En définitive, la conception du Parti que défend Trotski a pour corollaire sa défense du système stalinien. Dans l’une comme dans l’autre, la présence de Trotski lui-même à la direction, aurait pu sauver les meubles... On devine bien là la queue de paon dépasser le froc du maître! C’est pourquoi, même en se couvrant de toutes les plumes de son passé de révolutionnaire, Trotski n’a malheureusement lègué à l’histoire que l’image patibulaire d’un Staline manqué

(1) Lire entre autres, le théoricien anarchiste russe Archinoff.

(2) Expression spécifiquement nord-coréenne du “marxisme-léninisme”. Véritables repoussoirs anticommunistes, il va de soi que les minables patrons de Pyongyang n’ont rien à voir avec Marx ou Lénine.

(3) On en retrouve encore beaucoup chez les soldeurs locaux. Parmi les plus mensongers, notons “Trotskyism: Counter Revolution In Disguise” de M.J. Olgin et son pendant canadien, “The Renegade Revolutionaries” de H.E. Bronson.

(4) Il fut assassiné par Ramon Mercader, un agent du GPU, la police secrète de Staline.

(5) Trotski, The Revolution Betrayed, 1935 (notre traduction).

(6) Revolutionary Perspectives, #20, p. 34, CWO (notre traduction).

(7) Dans la mythologie classique romaine, Saturne, dieu de l’agriculture, avait la déplorable habitude de dévorer ses enfants.

(8) Bilan, # 46, décembre 1937-janvier 1938 (9) On appelle ainsi le retour criminel à la social-démocratie, complice de la colossale boucherie de 1914- 18, mais aussi des lâches assassinats des leaders de l’insurrection spartakiste de janvier 1919, Karl Liebnecht et Rosa Luxembourg.

(10) Dont le titre original est “L’agonie du capitalisme et les tâches de la IVème Internationale- La mobilisation des masses autour des revendications transitoires comme préparation à la prise du pouvoir”. Il s’agit en fait d’un plan de mesures “radicales” pas très éloignées de celles proposées par son contemporain, l’économiste britannique Keynes, (grands travaux publics, nationalisation des banques, etc.).

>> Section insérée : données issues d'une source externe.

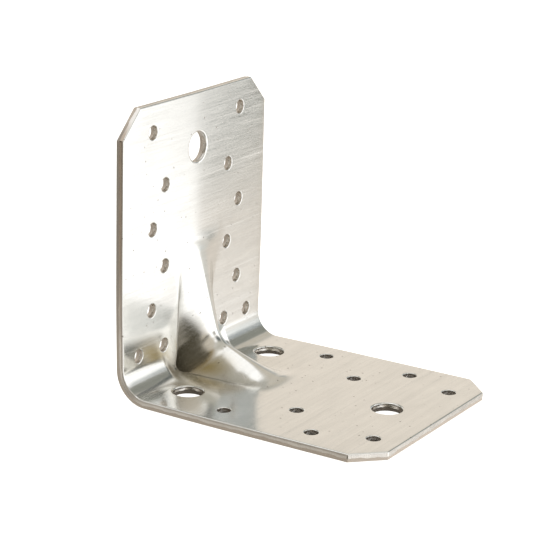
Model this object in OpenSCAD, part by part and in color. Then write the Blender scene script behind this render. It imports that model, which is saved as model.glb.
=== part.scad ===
// Reinforced angle bracket, pressed from one piece of pre-galvanised sheet steel.
// Units are millimetres. The base flange lies on z = 0 and runs along +x, the
// upright flange rises along +z, and the width runs along y, with y = 0 in the
// middle. Everything is drawn from the sharp outer heel and moved at the end, so
// that the origin is the centre of the base flange, on its underside.

/* [Sheet] */
// Width of the sheet, the same on both flanges
sheet_w = 90; // [80:1:120]
// Height of the upright flange, from the underside
upright_h = 105; // [100:1:150]
// Length of the base flange, from the back
base_l = 105; // [100:1:150]
// Thickness of the sheet
sheet_t = 3; // [2:0.25:3.5]
// Inside radius of the bend
bend_r = 9; // [6:0.5:10]
// Leg of the 45 degree cut on the free corners
corner_cut = 10; // [4:1:14]

/* [Rib] */
// Width of the pressed rib between its foot creases
rib_w = 22; // [18:1:26]
// Height on the upright at which the crest of the rib runs out
rib_up = 50; // [42:1:60]
// Distance from the back at which the crest runs out on the base
rib_out = 42; // [36:1:60]
// Distance of the rib's deepest point from the inner face of both flanges
rib_stand = 11; // [8:0.5:13]
// Radius of the crest in side view, where it turns from one flange to the other
rib_turn_r = 10; // [6:1:16]
// Roundness across the crest, a larger value for a blunter rib
rib_crest_r = 6; // [5:0.5:8]

/* [Nail holes] */
// Diameter of the nail and screw holes
nail_d = 5; // [4:0.5:6]
// Distance of the last row from the free end, on both flanges
end_row = 10; // [8:0.5:12]
// Half spacing across the last row, on both flanges
end_half = 27.5; // [24:0.5:30]
// Height of the lowest row on the upright
first_row = 15; // [15:0.5:17]
// Pitch of the rows on the upright
row_pitch = 15; // [14:0.5:16]
// Half spacing of the two outer holes of the lowest row
low_outer_half = 35; // [32:0.5:38]
// Half spacing of the two inner holes of the lowest row
low_inner_half = 19.5; // [18:0.5:22]
// Half spacing of the wide rows on the upright, the second and fourth
wide_half = 27.5; // [25:0.5:30]
// Half spacing of the narrow rows on the upright, the third and fifth
narrow_half = 20; // [18:0.5:22]
// Distances of the three inner rows on the base from the back
base_row_a = 39.5; // [38:0.5:42]
base_row_b = 60; // [57:0.5:63]
base_row_c = 75; // [72:0.5:77]
// Half spacing of the first and third of those rows
base_wide_half = 35; // [33:0.5:37]
// Half spacing of the second of those rows
base_narrow_half = 20; // [16:0.5:24]

/* [Bolt holes] */
// Diameter of the bolt and anchor holes
bolt_d = 11; // [9:0.5:13]
// Distance of the single bolt hole from the free end, on both flanges
bolt_end = 20; // [18:0.5:22]
// Distance of the pair of anchor holes from the back
anchor_x = 19; // [19:0.5:24]
// Half spacing of the pair of anchor holes
anchor_half = 27; // [24:0.5:32]

/* [Hidden] */
steel = [0.76, 0.77, 0.76];
$fn = 72;

// where the bend meets the flat of either flange
bend_end = bend_r + sheet_t;
// how far a drill runs past the sheet on both sides
drill_over = 1;

// The rib is a loft. Its sections stand in planes that fan out from a line across
// the open side of the angle, so that they never cross in the tight bend.
fan_back = 60;
fan_c = [sheet_t + fan_back, sheet_t + fan_back];
// the loft leaves the sheet's face at this depth, so that the foot is a clean edge
lip = 0.2;
// depth below the face to which the flanks would run without the foot radius
sink = 0.5;
// softness of the foot where flank and flange meet
foot_soft = 0.4;
// stations along each ramp and around the turn, and points across the rib
ramp_steps = 7;
turn_steps = 8;
across = 26;

// ---- side view of the crest, points are [x, z] ----
function unit(v) = v / norm(v);
top_end = [sheet_t, rib_up];
out_end = [rib_out, sheet_t];
apex = [sheet_t + rib_stand, sheet_t + rib_stand];
up_dir = unit(top_end - apex);
out_dir = unit(out_end - apex);
half_open = acos(up_dir * out_dir) / 2;
turn_c = apex + unit(up_dir + out_dir) * rib_turn_r / sin(half_open);
up_touch = apex + up_dir * rib_turn_r / tan(half_open);
out_touch = apex + out_dir * rib_turn_r / tan(half_open);
function heading(v) = atan2(v[1], v[0]) + (atan2(v[1], v[0]) < 0 ? 360 : 0);
turn_from = heading(up_touch - turn_c);
turn_to = heading(out_touch - turn_c);
// share of a ramp by which the loft runs on below the face past the crest's end
function run_on(depth) = 1.1 * (sink + lip) / depth;
// one ramp from beyond its end to the turn, with its stations closer near the turn
function ramp(from, to, over) = [
    for (i = [0 : ramp_steps - 1])
        from + (to - from) * (-over + (1 + over) * (1 - pow(1 - i / ramp_steps, 1.4)))
];
up_ramp = ramp(top_end, up_touch, run_on(up_touch[0] - sheet_t));
out_ramp = ramp(out_end, out_touch, run_on(out_touch[1] - sheet_t));
turn = [
    for (i = [0 : turn_steps])
        let (a = turn_from + (turn_to - turn_from) * i / turn_steps)
            turn_c + rib_turn_r * [cos(a), sin(a)]
];
crest = concat(up_ramp, turn, [for (i = [1 : ramp_steps]) out_ramp[ramp_steps - i]]);

// distance from the fan line, along dir, to the face that lies in by depth from the
// inner face of the sheet: 0 is the inner face itself, sheet_t is the outer one
function face_at(dir, depth) =
    let (
        to_up = (fan_c[0] - sheet_t + depth) / -dir[0],
        to_base = (fan_c[1] - sheet_t + depth) / -dir[1],
        bend_c = [bend_end, bend_end],
        along = (bend_c - fan_c) * dir,
        off = (bend_c - fan_c) * (bend_c - fan_c) - along * along
    )
    fan_c[1] + dir[1] * to_up >= bend_end ? to_up
    : fan_c[0] + dir[0] * to_base >= bend_end ? to_base
    : along + sqrt((bend_r + depth) * (bend_r + depth) - off);

// ---- section of the rib ----
// the flanks run out at foot_y, a little past the crease that rib_w gives
foot_y = rib_w / 2 + sink;
edge_y = foot_y + 3;
flank_run = sqrt(foot_y * foot_y + rib_crest_r * rib_crest_r) - rib_crest_r;
function wedge_lift(d) = max(d + sink + lip, 0);
function wedge(y, d) =
    wedge_lift(d) * (1 - (sqrt(y * y + rib_crest_r * rib_crest_r) - rib_crest_r) / flank_run) - sink;
function wedge_slope(y, d) =
    -wedge_lift(d) * y / sqrt(y * y + rib_crest_r * rib_crest_r) / flank_run;
// the foot is sharper where the rib is low
function soft(d) = foot_soft * min(max(d + lip, 0) / 4, 1) + 0.001;
function root(v, k) = sqrt(v * v + 4 * k * k);
function lift(y, d) = (wedge(y, d) + root(wedge(y, d), soft(d))) / 2 - lip;
function lift_slope(y, d) =
    wedge_slope(y, d) * (1 + wedge(y, d) / root(wedge(y, d), soft(d))) / 2;
// places across the rib, closer at the crest and at the feet than on the flanks
function place(i) =
    let (u = 2 * i / across - 1) edge_y * (u - 0.5 * sin(360 * u) / (2 * PI));

// One ring of the loft at crest point c. The front ring follows the rib on the inner
// face, the back ring lies one sheet thickness behind it. Each is closed by two
// points in the depth of the sheet, or outside it.
function ring(c, back) =
    let (
        dir = unit(c - fan_c),
        near = face_at(dir, 0),
        thick = face_at(dir, sheet_t) - near,
        d = near - norm(c - fan_c),
        closing = back ? -thick - 2 : -thick / 2,
        skin = [
            for (i = [0 : across])
                let (y = place(i), h = lift(y, d), s = lift_slope(y, d), n = sqrt(1 + s * s))
                    back ? [y + thick * s / n, h - thick / n] : [y, h]
        ],
        all = concat(skin, [[edge_y, closing], [-edge_y, closing]])
    )
    [for (p = all) [fan_c[0] + dir[0] * (near - p[1]), p[0], fan_c[1] + dir[1] * (near - p[1])]];

module loft(back) {
    rings = [for (c = crest) ring(c, back)];
    m = across + 3;
    last = (len(rings) - 1) * m;
    sides = [
        for (j = [0 : len(rings) - 2], i = [0 : m - 1])
            let (a = j * m + i, b = j * m + (i + 1) % m, c = b + m, d = a + m)
                each (i < across / 2 ? [[a, b, c], [a, c, d]] : [[a, b, d], [b, c, d]])
    ];
    first_cap = concat(
        [for (i = [0 : across - 1]) [m - 1, i + 1, i]],
        [[m - 1, m - 2, across]]
    );
    last_cap = [for (f = first_cap) [last + f[0], last + f[2], last + f[1]]];
    polyhedron(
        points = [for (r = rings) each r],
        faces = concat(sides, first_cap, last_cap),
        convexity = 6
    );
}

// ---- sheet ----
// a flat flange that lies on z = 0, with its free corners cut at 45 degrees
module flange(length) {
    w = sheet_w / 2;
    linear_extrude(height = sheet_t)
        polygon([
            [bend_end, -w],
            [length - corner_cut, -w],
            [length, -w + corner_cut],
            [length, w - corner_cut],
            [length - corner_cut, w],
            [bend_end, w]
        ]);
}

// turns what is drawn on the base flange onto the upright one
module on_upright() {
    mirror([1, 0, -1]) children();
}

// the quarter bend between the two flanges
module bend() {
    intersection() {
        translate([bend_end, 0, bend_end])
            rotate([90, 0, 0])
                difference() {
                    cylinder(r = bend_end, h = sheet_w, center = true);
                    cylinder(r = bend_r, h = sheet_w + 2, center = true);
                }
        translate([0, -sheet_w / 2 - 1, 0])
            cube([bend_end, sheet_w + 2, bend_end]);
    }
}

// ---- holes, drawn on the base flange ----
module drill(x, y, d) {
    translate([x, y, -drill_over])
        cylinder(d = d, h = sheet_t + 2 * drill_over);
}

module pair(x, half, d) {
    for (side = [-1, 1])
        drill(x, side * half, d);
}

module base_holes() {
    pair(anchor_x, anchor_half, bolt_d);
    pair(base_row_a, base_wide_half, nail_d);
    pair(base_row_b, base_narrow_half, nail_d);
    pair(base_row_c, base_wide_half, nail_d);
    drill(base_l - bolt_end, 0, bolt_d);
    pair(base_l - end_row, end_half, nail_d);
}

module upright_holes() {
    pair(first_row, low_outer_half, nail_d);
    pair(first_row, low_inner_half, nail_d);
    for (i = [1 : 4])
        pair(first_row + i * row_pitch, i % 2 == 1 ? wide_half : narrow_half, nail_d);
    drill(upright_h - bolt_end, 0, bolt_d);
    pair(upright_h - end_row, end_half, nail_d);
}

// the whole bracket, drawn from the heel and set on the centre of its base
module bracket() {
    color(steel)
        translate([-base_l / 2, 0, 0])
            difference() {
                union() {
                    flange(base_l);
                    on_upright() flange(upright_h);
                    bend();
                    loft(false);
                }
                loft(true);
                base_holes();
                on_upright() upright_holes();
            }
}

bracket();
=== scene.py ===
"""Looks of a reinforced angle bracket that is pressed from one piece of galvanised sheet.

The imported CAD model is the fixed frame, and the pressed sheet built here stands for its
one node. The sheet is worked out as a pressing: each point of the flat blank, with its
holes and cut corners, is carried round the bend and over the rib. The file is laid out
as an add-on and is run as a script. Lengths in the mesh code are millimetres from the
bracket's outer heel; they turn into metres in the frame at the very end.
"""

import math
from types import SimpleNamespace

import bpy
import numpy as np
from bpy.props import FloatProperty, FloatVectorProperty, IntProperty, PointerProperty
from mathutils import Matrix, Vector
from mathutils.geometry import delaunay_2d_cdt


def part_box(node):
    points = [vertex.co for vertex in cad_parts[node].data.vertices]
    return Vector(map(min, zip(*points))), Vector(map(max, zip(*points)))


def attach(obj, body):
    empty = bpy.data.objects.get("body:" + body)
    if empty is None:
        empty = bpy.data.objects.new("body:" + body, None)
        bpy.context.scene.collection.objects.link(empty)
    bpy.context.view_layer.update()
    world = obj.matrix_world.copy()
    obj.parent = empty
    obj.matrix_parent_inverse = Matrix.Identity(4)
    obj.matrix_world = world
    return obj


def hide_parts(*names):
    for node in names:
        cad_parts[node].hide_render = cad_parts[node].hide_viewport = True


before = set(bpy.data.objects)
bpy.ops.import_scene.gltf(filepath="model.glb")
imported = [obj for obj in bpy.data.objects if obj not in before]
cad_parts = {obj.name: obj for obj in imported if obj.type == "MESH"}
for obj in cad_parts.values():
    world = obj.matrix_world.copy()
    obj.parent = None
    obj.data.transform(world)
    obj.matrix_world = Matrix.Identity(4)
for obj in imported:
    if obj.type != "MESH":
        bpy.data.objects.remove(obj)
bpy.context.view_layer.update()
LOW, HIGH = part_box("bracket")

bl_info = {
    "name": "Reinforced angle bracket",
    "version": (1, 0, 0),
    "blender": (4, 5, 0),
    "location": "View3D > Sidebar > Bracket",
    "description": "Builds a pressed, galvanised angle bracket on its CAD frame, and a plain studio round it",
    "category": "Object",
}

MM = 0.001


# ---- sizes and colours that a user would change ----
def linear(code):
    """An sRGB hex value as the linear red, green and blue that Blender takes."""
    parts = [int(code[i : i + 2], 16) / 255 for i in (1, 3, 5)]
    return tuple(c / 12.92 if c <= 0.04045 else ((c + 0.055) / 1.055) ** 2.4 for c in parts)


def length(name, text, mm):
    return FloatProperty(name=name, description=text, default=mm * MM, min=0, unit="LENGTH", precision=5)


def colour(name, text, code):
    return FloatVectorProperty(
        name=name, description=text, default=linear(code), min=0, max=1, size=3, subtype="COLOR"
    )


def share(name, text, value):
    return FloatProperty(name=name, description=text, default=value, min=0, max=1, subtype="FACTOR")


def spot(name, text, xyz):
    return FloatVectorProperty(
        name=name, description=text, default=xyz, size=3, subtype="TRANSLATION", unit="LENGTH"
    )


class SheetSizes(bpy.types.PropertyGroup):
    width: length("Width", "Width of the sheet across both flanges", (HIGH.y - LOW.y) / MM)
    height: length("Height", "Height of the upright flange", (HIGH.z - LOW.z) / MM)
    reach: length("Length", "Length of the base flange from the back", (HIGH.x - LOW.x) / MM)
    thickness: length("Thickness", "Thickness of the sheet", 3)
    bend: length("Bend radius", "Inside radius of the bend", 9)
    corner_cut: length("Corner cut", "Leg of the 45 degree cut on the free corners", 10)
    drawn_in: length("Drawn in", "How far pressing the rib pulls each side edge inwards next to the bend", 0.8)
    crown: length("Crown", "How far the middle of the upright stands proud above the rib, in a soft ridge", 0.6)
    sag: length("Rim sag", "How far the shear bends the inner face down along the outline", 0.04)


class RibSizes(bpy.types.PropertyGroup):
    width: length("Width", "Width of the rib between its foot creases", 22)
    up: length("Height", "Height at which the crest runs out on the upright flange", 50)
    out: length("Reach", "Distance from the back at which the crest runs out on the base", 42)
    stand: length("Stand", "Distance of the rib's deepest point from both inner faces", 11)
    turn: length("Turn radius", "Radius of the crest in side view", 10)
    crest: length("Crest roundness", "Roundness across the crest", 6)
    foot: length("Foot softness", "Softness of the crease between flank and flange", 0.1)
    tight: length("Tight bend", "Inside radius of the bend right beside the feet, where the press drives it in", 3.5)
    fan: length(
        "Fan distance", "Distance behind both inner faces of the line from which the rib's sections fan out", 60
    )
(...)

Sauf que les faux-fuyants du programme de Trotski devaient mener à la “conquête des masses” enfin mobilisées sous le drapeau fort délavé de son “Internationale”.

(11) Léon Trotski, Programme de transition, PSI, Montréal, 1977, p. 24 (12) Même si le Canada n’est pas un pays où le trotskisme prospère particulièrement, il faut noter que la plus grande force organisée de “l’extrème-gauche” canadienne est sans doute le groupe International Socialists (I.S.), affilié au Socialist Workers Party britannique du défunt idéologue trotskiste, Tony Cliff. Ce groupe, caution gauchiste du NPD, l’emporte probablement maintenant en nombre sur le vieux Parti communiste fossilisé. Il existe aussi une foule d’autres groupes prétendant au trône de l’ex-révolutionnaire. De mémoire, notons la Ligue Communiste (de plus en plus castriste), Socialist Action, Socialist Alternative, la Ligue Trotskiste, Bolchevik Tendency, Communist Workers Group, Socialist Challenge/Gauche Socialiste, Freedom Socialist Party, New Socialist, le Parti de l’Égalité Socialiste et Démocratie & Socialisme (possiblement dissous). Chacun de ces groupes prétend défendre, le plus fidèlement possible, un des nombreux zigs ou un zag du tortueux testament politique de Léon Trotski.

(13) Mots latins signifiant “dieu qui sort de la machine”. Primitivement, le dieu qui sortait de la machine du théâtre, intervenait au dernier acte pour résoudre les intrigues insolubles.